With a week subdued by a day of mourning, traders hoped market volatility would follow suit: it did not. In less than three trading sessions the S&P 500 traded down five percent, the Dow Jones Industrial Average lost more than 1,400 points and small cap stocks lost 6 percent. We believe this market volatility is not over as investors adjust to a new paradigm of deceleration in a still expanding economy, the prospect of higher short-term interest rates and uncertainty surrounding trade and tariff policy.

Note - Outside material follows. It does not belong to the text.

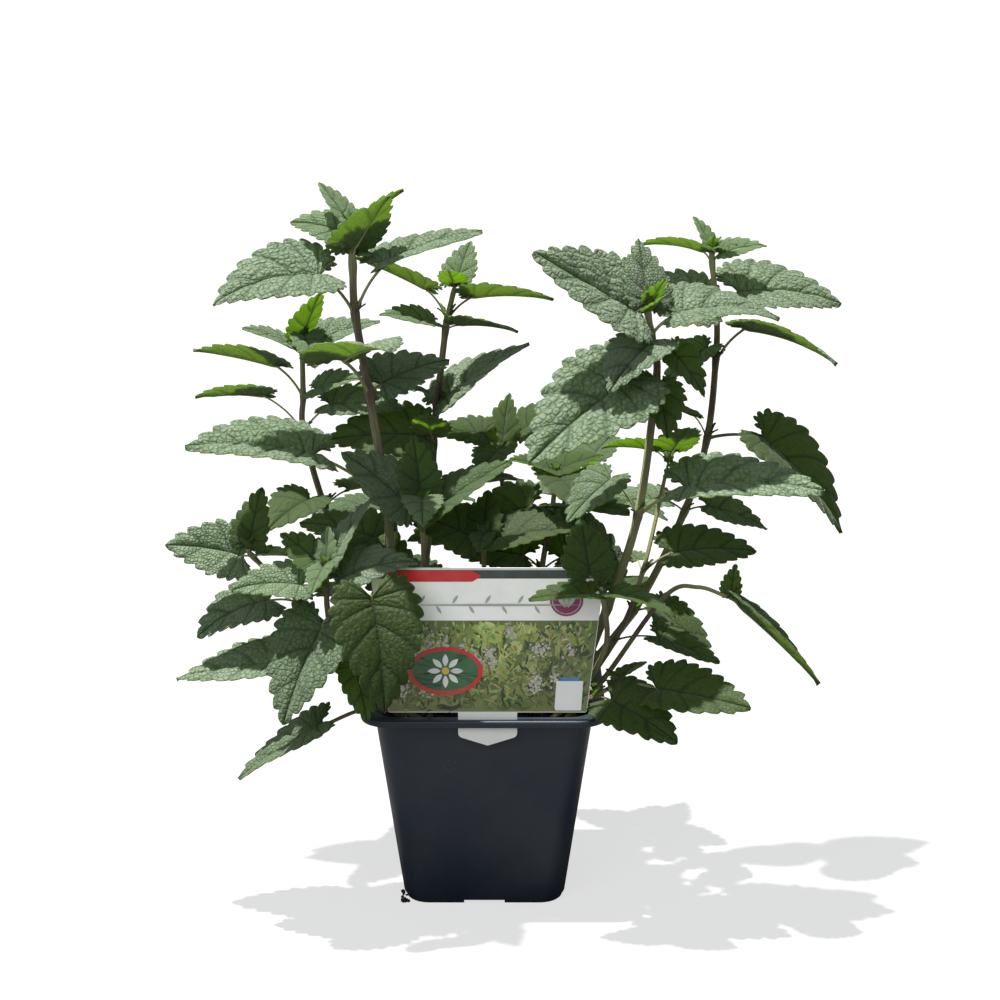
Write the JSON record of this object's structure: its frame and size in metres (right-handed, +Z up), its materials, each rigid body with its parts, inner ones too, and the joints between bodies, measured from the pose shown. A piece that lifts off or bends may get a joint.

We see three factors most affecting the markets in the near-term:

First, the sharp rise in the equity markets at the tail end of November, the largest six-day gain in six years, drove the S&P 500 up 6.1 percent. This put the market in a short-term “overbought” condition. In other words, money flowed in faster than market participants believed prudent and they overshot their target. Quick profit taking normally pulls the markets back into equilibrium but, in the case of this week, the markets again overshot, creating an “oversold” condition. In the last several years, this oscillation in the markets has been in a very tight range and has not been worrisome to investors. In fact, as we get late in the cycle, it is normal for market volatility to increase. However, our fundamental posture remains unchanged: we believe a recession is not imminent. While it is true that we expect economic growth (GDP) to slow next year in the United States, China and Europe, at present, a recession is nowhere in sight, and economic reports released in recent weeks has served to clearly support this fundamental view.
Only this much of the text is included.